How to tell if the distance is normal or a warning sign
Not all reduced contact means the same thing. Look at habits.
Normal distance looks like this:
- She warned you she’d be busy
- She still responds when she can
- She comes back into the conversation naturally
- Her tone is still warm
- She makes time to see you after the trip
Warning signs look like this:
- She already replied inconsistently before she left
- Her messages became colder, shorter, or purely polite
- She stops making any effort to reconnect
- She avoids setting plans after she’s back
- The trip becomes a permanent excuse for vagueness
Example: if she texts, “I’m in Italy with my sisters, probably off my phone most of the week,” and then replies a day later with a funny comment about a terrible tourist meal, that’s normal. Example: if she disappears for five days, comes back with a single “hey,” and never answers when you suggest meeting up, she’s likely drifting.
Don’t confuse logistics with interest. Busy is busy. Indifferent is indifferent. Men get into trouble when they keep hoping a lukewarm response will magically warm up if they just wait harder.
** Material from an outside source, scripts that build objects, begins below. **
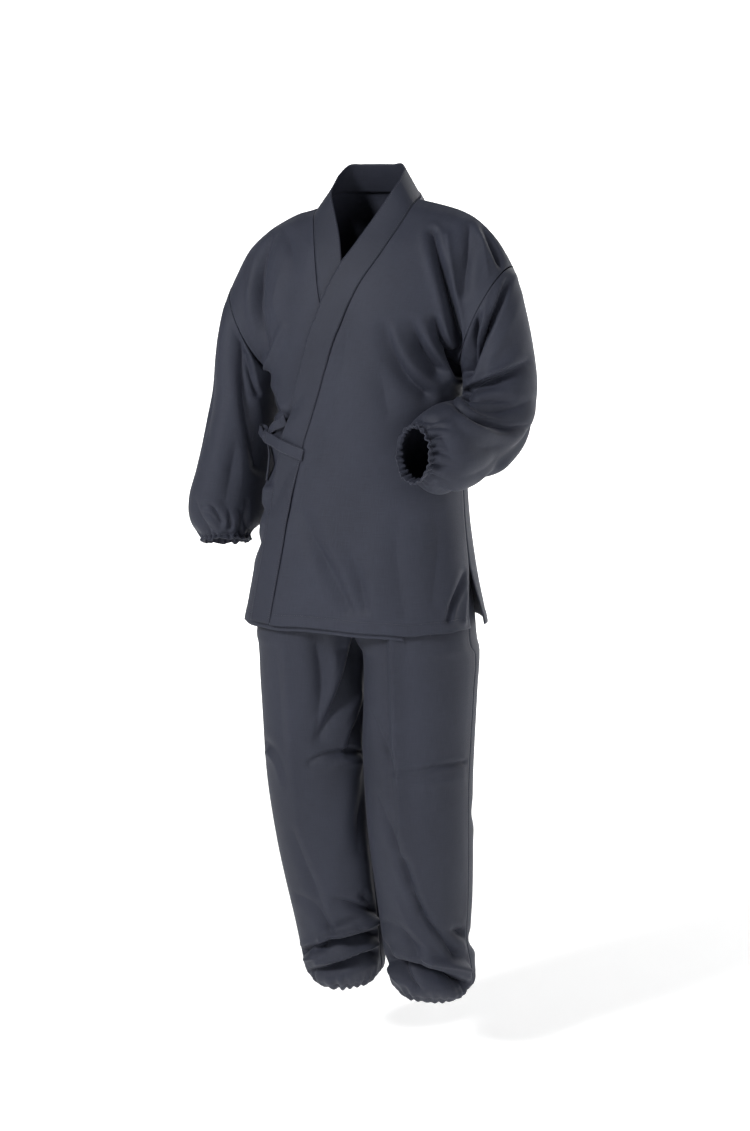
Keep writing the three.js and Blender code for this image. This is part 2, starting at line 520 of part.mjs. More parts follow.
// ---------- collar ----------
// Walks from a place on the front square to the seam, staying on the surface.
function walk(start, heading, distance, lift) {
  let { q, w } = start;
  const steps = 6;
  const step = 1e-3;
  for (let i = 0; i < steps; i += 1) {
    const here = body(-1, q, w);
    const byQ = body(-1, q + step, w).sub(here).divideScalar(step);
    const byW = body(-1, q, w + step).sub(here).divideScalar(step);
    const n = byQ.clone().cross(byW).normalize();
    const go = n.clone().cross(heading).normalize().multiplyScalar(distance / steps);
    const [a, b, c] = [byQ.dot(byQ), byQ.dot(byW), byW.dot(byW)];
    const [d, e] = [go.dot(byQ), go.dot(byW)];
    const det = a * c - b * b;
    q += (d * c - b * e) / det;
    w += (a * e - b * d) / det;
  }
  const { p } = bodyPoint(-1, q, Math.max(w, 0.001), lift(q, w), []);
  return p;
}

function collarBand(columns) {
  const frontRows = (side, track) => {
    const list = [];
    for (let i = 0; i <= BAND_ROWS; i += 1) {
      const w = mix(BAND_START, 2, (i / BAND_ROWS) ** 1.15);
      const q = read(track, 'w', w, 'q');
      const here = body(-1, q, w);
      const ahead = body(-1, read(track, 'w', w + 0.01, 'q'), w + 0.01).sub(here).normalize();
      const heading = ahead.lerp(V(0, 0, -1), smooth((w - 1.55) / 0.4));
      const stand = 1 - smooth(w / BAND_STANDS);
      const lift = (a, b) => (side > 0 ? OVER_LIFT + 0.8 : UNDER_DROP - 0.4) * smooth((b - 0.02) / 0.5);
      const row = [];
      for (let c = 0; c <= columns; c += 1) {
        const far = BAND_GAP + (BAND_WIDTH - BAND_GAP) * c / columns;
        const flat = walk({ q, w }, heading, side * far, lift);
        const up = V(-side * 0.56, 0.12 * far / BAND_WIDTH, 0.8).normalize();
        const foot = walk({ q, w }, heading, side * BAND_GAP, lift);
        const raised = foot.clone().addScaledVector(up, far);
        row.push(flat.lerp(raised, stand));
      }
      list.push(row);
    }
    return list;
  };
  const rows = frontRows(1, trackLeft).reverse();
  // Behind the neck the band stands on the neckline and leans in a little; it clears the corners of the back panel.
  for (let i = 0; i <= NAPE_ROWS; i += 1) {
    const t = i / NAPE_ROWS;
    const seam = shoulderLine(mix(0.36, -0.34, t), true);
    const out = V(seam.x, seam.y - 4, 0).normalize();
    const corner = smooth((Math.abs(2 * t - 1) - 0.5) / 0.4);
    const row = [];
    for (let c = 0; c <= columns; c += 1) {
      const far = BAND_WIDTH * c / columns;
      const p = seam.clone().addScaledVector(out, mix(-2.6, -3.4, corner) - 0.5 * far);
      p.z += mix(-1.8, 3, corner) + 0.86 * far;
      row.push(p);
    }
    rows.push(row);
  }
  rows.push(...frontRows(-1, trackRight));
  const grid = rows.map((row, r) => row.map((p, c) => {
    const along = rows[Math.min(r + 1, rows.length - 1)][c].clone().sub(rows[Math.max(r - 1, 0)][c]);
    const across = row[Math.min(c + 1, row.length - 1)].clone().sub(row[Math.max(c - 1, 0)]);
    return { p, n: across.cross(along).normalize() };
  }));
  return wall(grid, BAND_WALL, false);
}

// ---------- sleeves ----------
function sleeveFrame(table, down) {
  const place = down * (table.length - 1);
  const rowsWithNumber = table.map((row, i) => ({ ...row, i }));
  const get = (name) => read(rowsWithNumber, 'i', place, name);
  const turn = new THREE.Matrix4().makeRotationZ(-rad(get('yaw')))
    .multiply(new THREE.Matrix4().makeRotationY(-rad(get('tilt'))))
    .multiply(new THREE.Matrix4().makeRotationX(-rad(get('bend'))));
  return {
    centre: V(get('x'), get('y'), get('z')),
    out: V(1, 0, 0).applyMatrix4(turn).multiplyScalar(get('out')),
    fore: V(0, -1, 0).applyMatrix4(turn).multiplyScalar(get('fore')),
    arm: V(0, 0, -1).applyMatrix4(turn),
  };
}

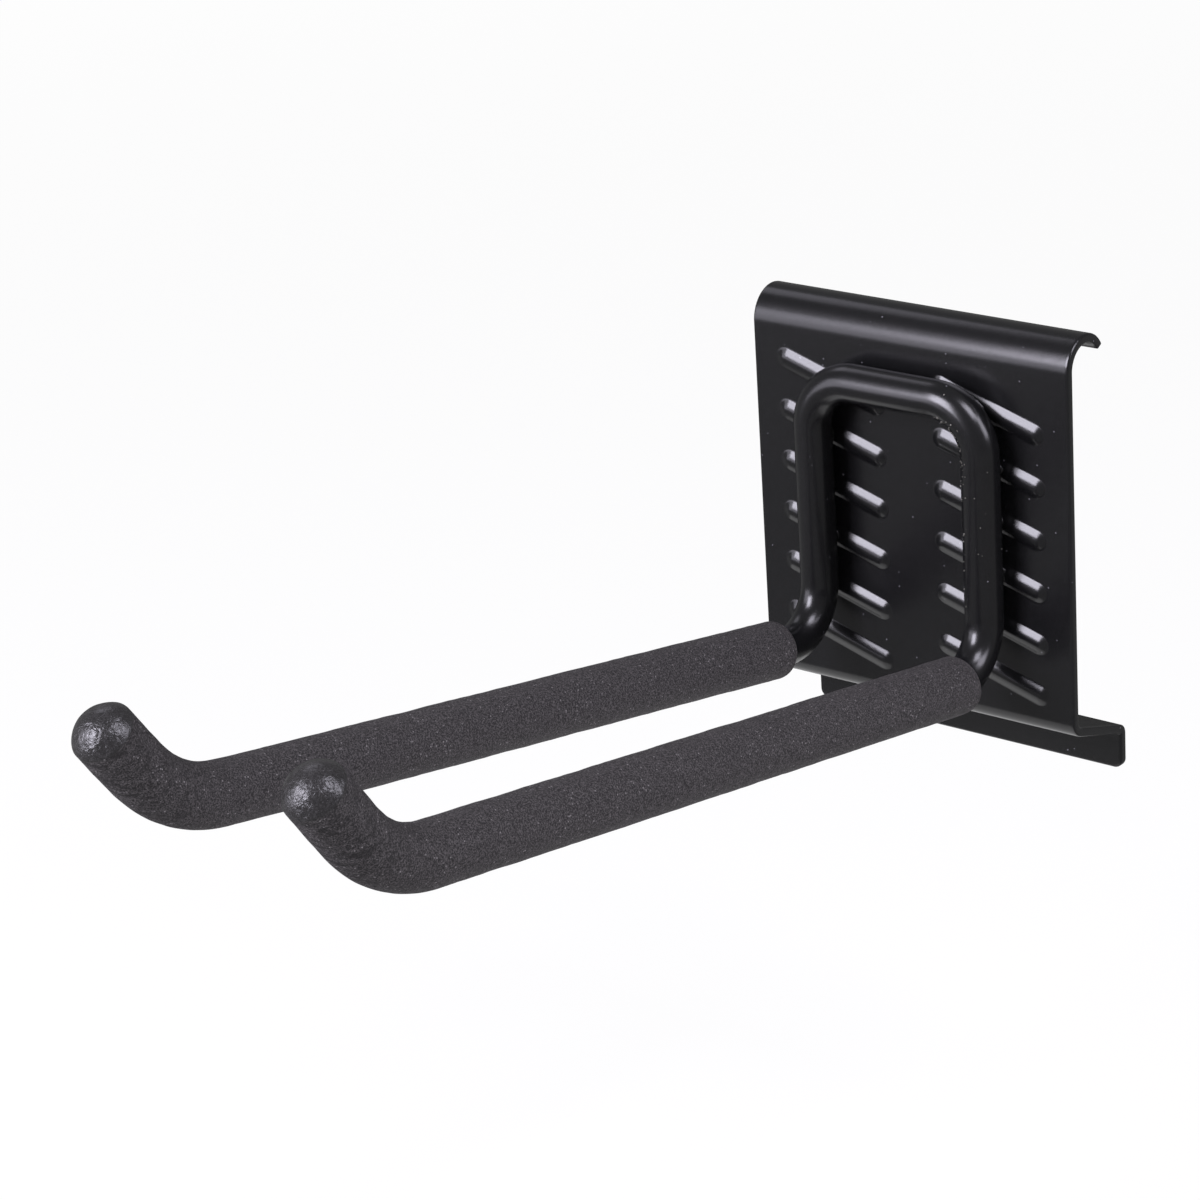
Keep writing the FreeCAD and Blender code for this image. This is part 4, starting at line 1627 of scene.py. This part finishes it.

What to do while she’s away
Your job is simple: stay calm, stay attractive, and don’t make her trip about you.
That means:
- Keep your own routine intact
- Don’t over-message
- Don’t send dramatic “miss you” texts too early unless the relationship clearly supports that
- Have your own plans when she gets back
- Don’t sit around interpreting every emoji like it’s a court ruling
If you’ve been dating only a short time, let the trip do its work. A lot of early attraction survives because there’s space. Neediness tends to smother that space.
If you’ve been dating longer and there’s real momentum, you can be more direct and affectionate. A simple “Have fun, text me when you’re free” is enough. You’re not disappearing; you’re just not clinging.
Example: if you’re seeing her casually and she leaves for a week, sending three “what are you up to?” texts is too much. Example: if you’re exclusive and she’s on a family trip, a couple of thoughtful check-ins are fine. Context matters.
The point is to match the level of connection, not your anxiety.
What if she comes back different?
Sometimes she returns and the vibe is off. Less interested. Less responsive. More distant.
Don’t beg for clarity. Don’t launch into a speech. Just notice what she does.
If she’s genuinely interested, she’ll re-engage. She’ll answer, suggest a time, and show effort. If she doesn’t, the answer is already there.
You can make one clean attempt: “Good to have you back. Want to grab drinks this week?”
If she says yes and follows through, great. If she gives you a vague “maybe” and never circles back, stop doing detective work. You do not need a full emotional autopsy on a woman who is clearly not making time.
A lot of men waste energy trying to preserve something that’s already fading. That usually comes from fear, not logic. But attraction can’t be negotiated back into existence. If she’s out, she’s out.
So, should you expect a falling out?
No — not if things are solid. A vacation is not a magic breakup spell. But if the connection is weak, inconsistent, or built on constant attention, the trip can absolutely expose it.
That’s the real lesson: don’t fear the vacation. Fear the illusion that things were strong when they were only easy.